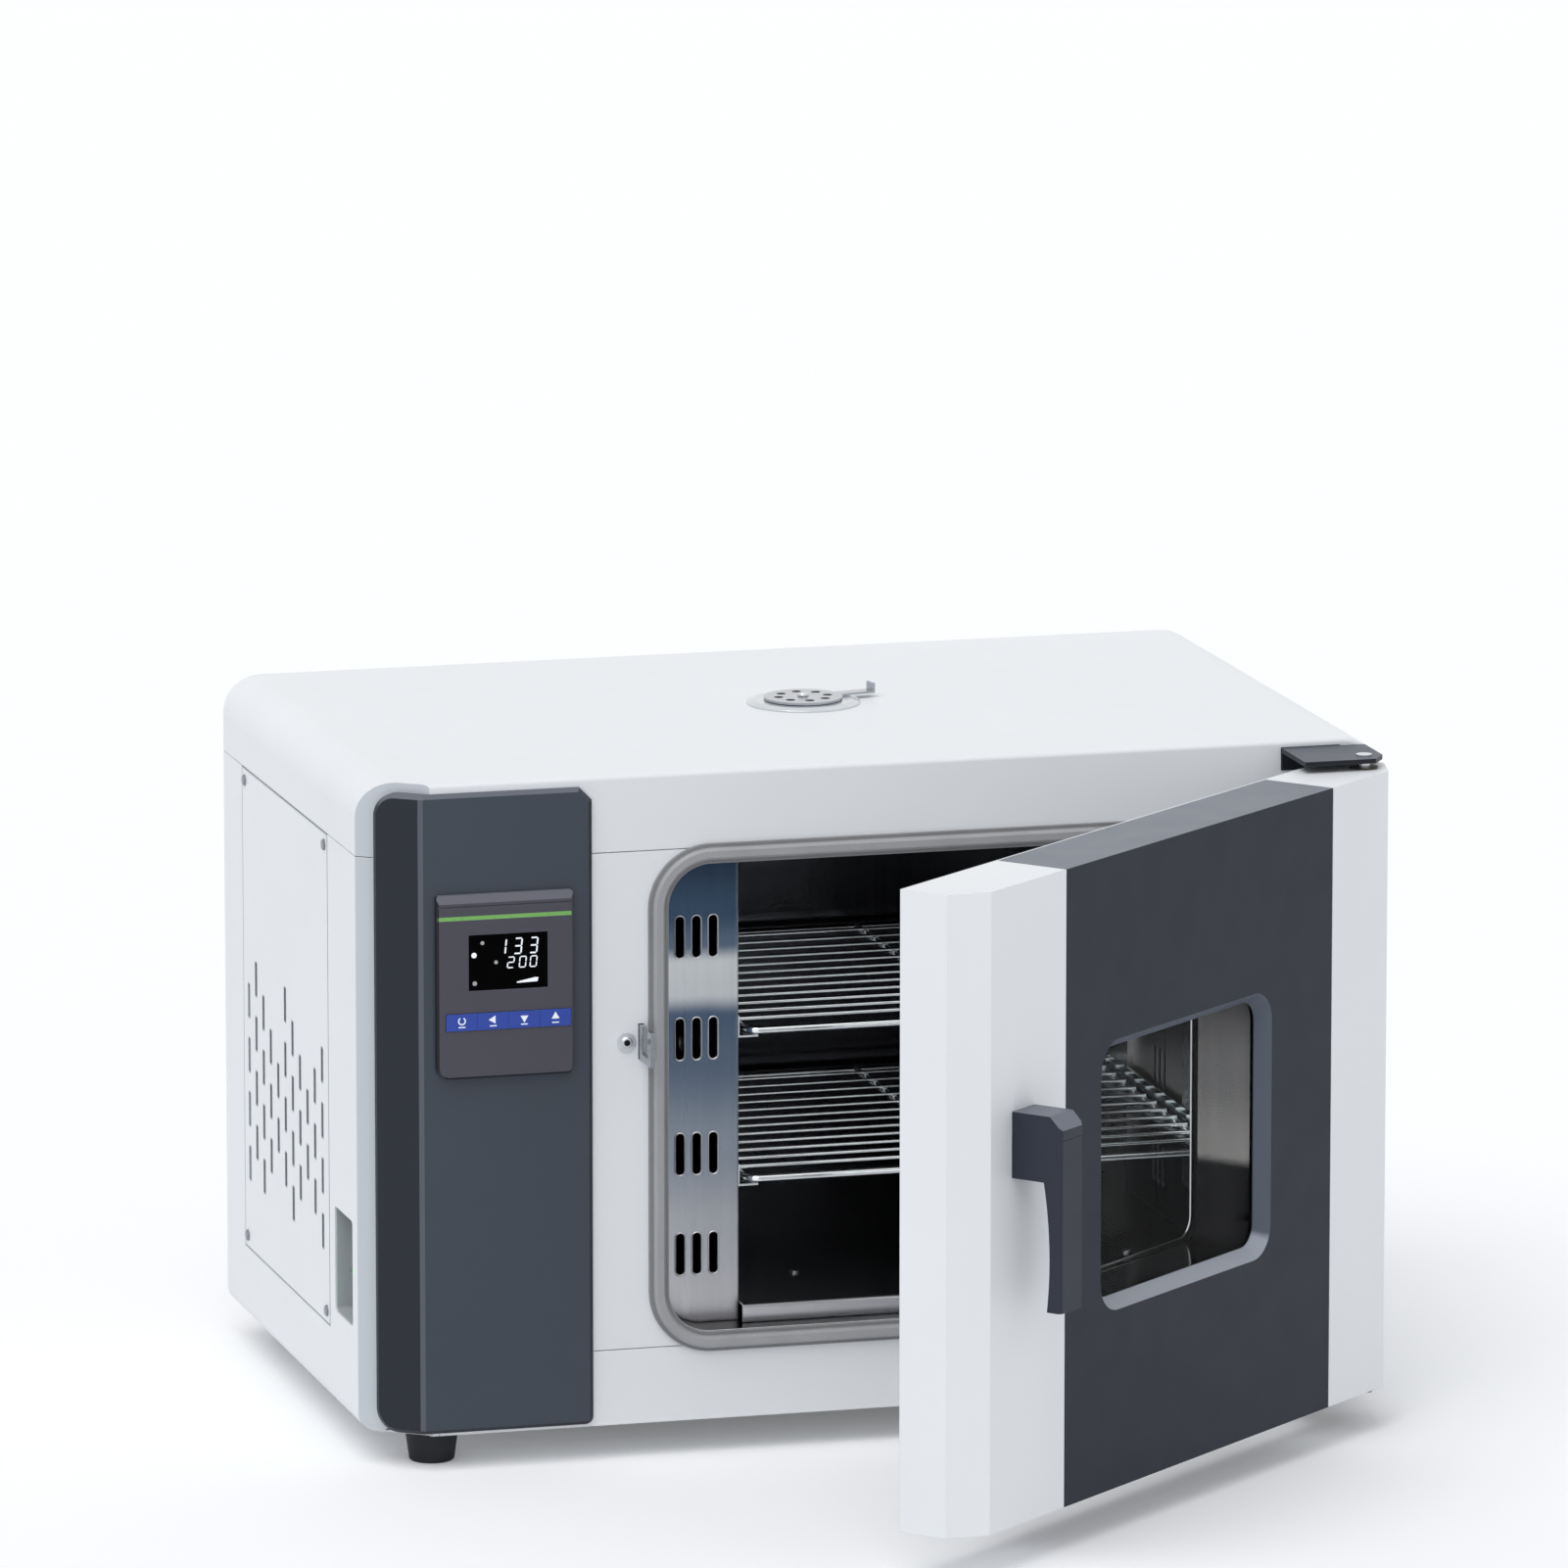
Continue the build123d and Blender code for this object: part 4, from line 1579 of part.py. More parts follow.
INNER_FRONT = INNER_BACK - INNER_SHEET
with BuildPart() as door_shell:
    with BuildSketch(Plane.XY.offset(DOOR_Z0)):
        Polygon(*DOOR_PLAN, align=None)
    extrude(amount=DOOR_HEIGHT)
    offset(amount=-SHEET, openings=door_shell.faces().sort_by(Axis.Y)[-1])
    block(
        CENTRE_X0 - SEAM,
        CENTRE_X1 + SEAM,
        DOOR_FRONT - SHEET,
        INNER_BACK,
        DOOR_Z0 - SHEET,
        DOOR_Z1 + SHEET,
        mode=Mode.SUBTRACT,
    )
    with BuildSketch(facing(DOOR_BACK)):
        with Locations(((DOOR_X0 + RIM_X1) / 2, (DOOR_Z0 + DOOR_Z1) / 2)):
            Rectangle(RIM_X1 - DOOR_X0, DOOR_HEIGHT)
            Rectangle(RIM_X1 - DOOR_X0 - 2 * DOOR_RIM, DOOR_HEIGHT - 2 * DOOR_RIM, mode=Mode.SUBTRACT)
    extrude(amount=SHEET)
    with BuildSketch(facing(DOOR_FRONT)):
        with Locations((HANDLE_X, HANDLE_Z)):
            Circle(SPINDLE_RADIUS + FIT_GAP)
    extrude(amount=-SHEET, mode=Mode.SUBTRACT)
    with BuildSketch(Plane.XY.offset(DOOR_Z0)):
        with Locations((HINGE_X, HINGE_Y)):
            Circle(BUSH_RADIUS)
    extrude(amount=DOOR_HEIGHT, mode=Mode.SUBTRACT)

BUSH_FLANGE = LOWER_BRACKET_GAP - THRUST_GAP
with BuildPart() as door_hinge_bushes:
    for end_z, inward in ((DOOR_Z0, 1), (DOOR_Z1, -1)):
        with BuildSketch(Plane.XY.offset(end_z)):
            with Locations((HINGE_X, HINGE_Y)):
                Circle(BUSH_RADIUS)
        extrude(amount=inward * BUSH_LENGTH)
        with BuildSketch(Plane.XY.offset(end_z)):
            with Locations((HINGE_X, HINGE_Y)):
                Circle(BUSH_FLANGE_RADIUS)
        extrude(amount=-inward * BUSH_FLANGE)
        with BuildSketch(Plane.XY.offset(end_z - inward * BUSH_FLANGE)):
            with Locations((HINGE_X, HINGE_Y)):
                Circle(PIN_RADIUS + RUNNING_GAP)
        extrude(amount=inward * (BUSH_LENGTH + BUSH_FLANGE), mode=Mode.SUBTRACT)

# Dark centre panel: a channel over the door's front, top and bottom, with a funnel round the window
SIGHT_WIDTH = WINDOW_WIDTH - 2 * WINDOW_BEVEL
SIGHT_HEIGHT = WINDOW_HEIGHT - 2 * WINDOW_BEVEL
SIGHT_CORNER = WINDOW_CORNER - WINDOW_BEVEL
GLASS_WIDTH = SIGHT_WIDTH + 2 * GLASS_LAP
GLASS_HEIGHT = SIGHT_HEIGHT + 2 * GLASS_LAP
GLASS_CORNER = SIGHT_CORNER + GLASS_LAP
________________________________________
Task to complete → Write out the whole listing again. Match it word for word.

Solution →
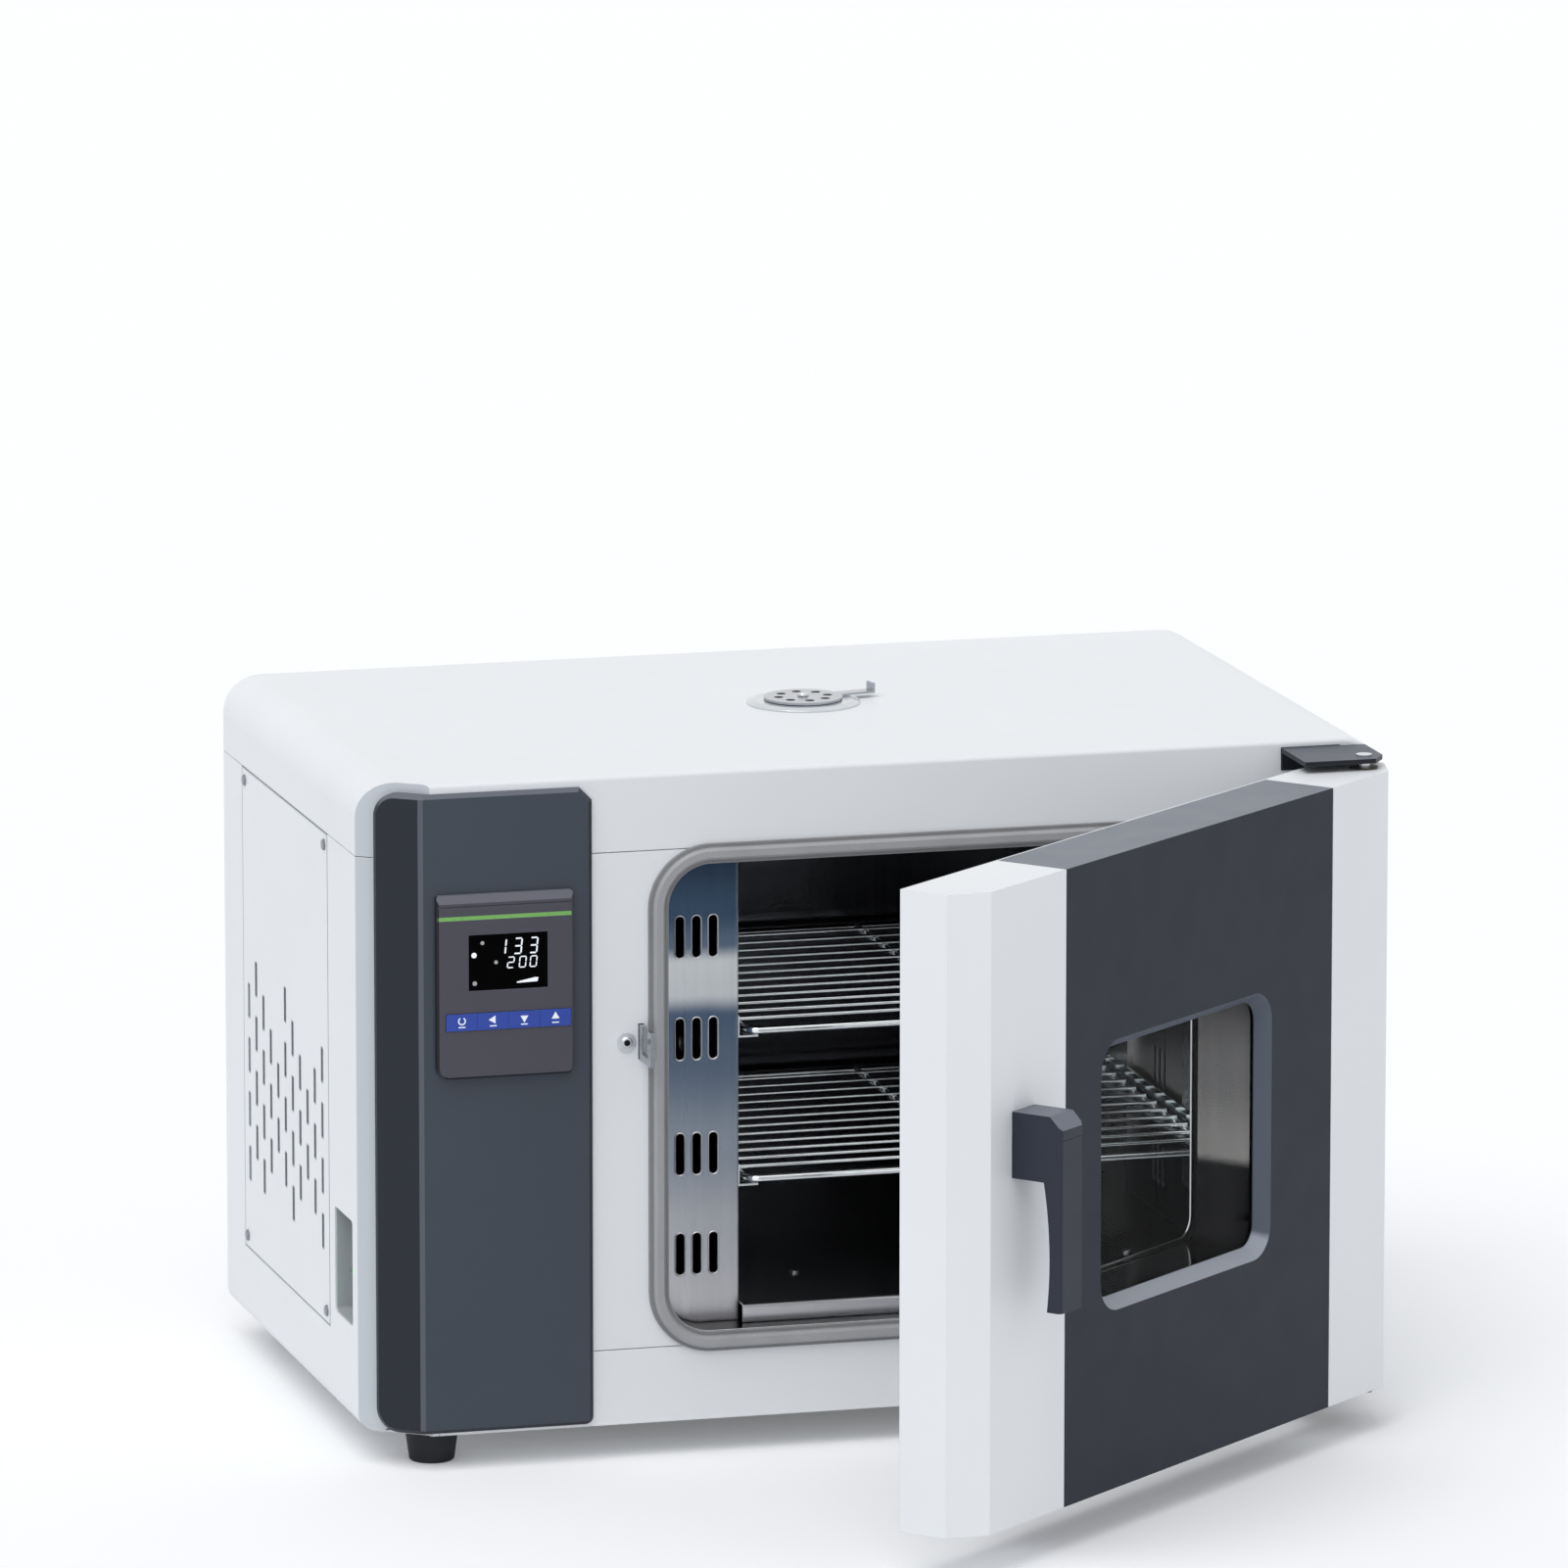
Continue the build123d and Blender code for this object: part 4, from line 1579 of part.py. More parts follow.
INNER_FRONT = INNER_BACK - INNER_SHEET
with BuildPart() as door_shell:
    with BuildSketch(Plane.XY.offset(DOOR_Z0)):
        Polygon(*DOOR_PLAN, align=None)
    extrude(amount=DOOR_HEIGHT)
    offset(amount=-SHEET, openings=door_shell.faces().sort_by(Axis.Y)[-1])
    block(
        CENTRE_X0 - SEAM,
        CENTRE_X1 + SEAM,
        DOOR_FRONT - SHEET,
        INNER_BACK,
        DOOR_Z0 - SHEET,
        DOOR_Z1 + SHEET,
        mode=Mode.SUBTRACT,
    )
    with BuildSketch(facing(DOOR_BACK)):
        with Locations(((DOOR_X0 + RIM_X1) / 2, (DOOR_Z0 + DOOR_Z1) / 2)):
            Rectangle(RIM_X1 - DOOR_X0, DOOR_HEIGHT)
            Rectangle(RIM_X1 - DOOR_X0 - 2 * DOOR_RIM, DOOR_HEIGHT - 2 * DOOR_RIM, mode=Mode.SUBTRACT)
    extrude(amount=SHEET)
    with BuildSketch(facing(DOOR_FRONT)):
        with Locations((HANDLE_X, HANDLE_Z)):
            Circle(SPINDLE_RADIUS + FIT_GAP)
    extrude(amount=-SHEET, mode=Mode.SUBTRACT)
    with BuildSketch(Plane.XY.offset(DOOR_Z0)):
        with Locations((HINGE_X, HINGE_Y)):
            Circle(BUSH_RADIUS)
    extrude(amount=DOOR_HEIGHT, mode=Mode.SUBTRACT)

BUSH_FLANGE = LOWER_BRACKET_GAP - THRUST_GAP
with BuildPart() as door_hinge_bushes:
    for end_z, inward in ((DOOR_Z0, 1), (DOOR_Z1, -1)):
        with BuildSketch(Plane.XY.offset(end_z)):
            with Locations((HINGE_X, HINGE_Y)):
                Circle(BUSH_RADIUS)
        extrude(amount=inward * BUSH_LENGTH)
        with BuildSketch(Plane.XY.offset(end_z)):
            with Locations((HINGE_X, HINGE_Y)):
                Circle(BUSH_FLANGE_RADIUS)
        extrude(amount=-inward * BUSH_FLANGE)
        with BuildSketch(Plane.XY.offset(end_z - inward * BUSH_FLANGE)):
            with Locations((HINGE_X, HINGE_Y)):
                Circle(PIN_RADIUS + RUNNING_GAP)
        extrude(amount=inward * (BUSH_LENGTH + BUSH_FLANGE), mode=Mode.SUBTRACT)

# Dark centre panel: a channel over the door's front, top and bottom, with a funnel round the window
SIGHT_WIDTH = WINDOW_WIDTH - 2 * WINDOW_BEVEL
SIGHT_HEIGHT = WINDOW_HEIGHT - 2 * WINDOW_BEVEL
SIGHT_CORNER = WINDOW_CORNER - WINDOW_BEVEL
GLASS_WIDTH = SIGHT_WIDTH + 2 * GLASS_LAP
GLASS_HEIGHT = SIGHT_HEIGHT + 2 * GLASS_LAP
GLASS_CORNER = SIGHT_CORNER + GLASS_LAP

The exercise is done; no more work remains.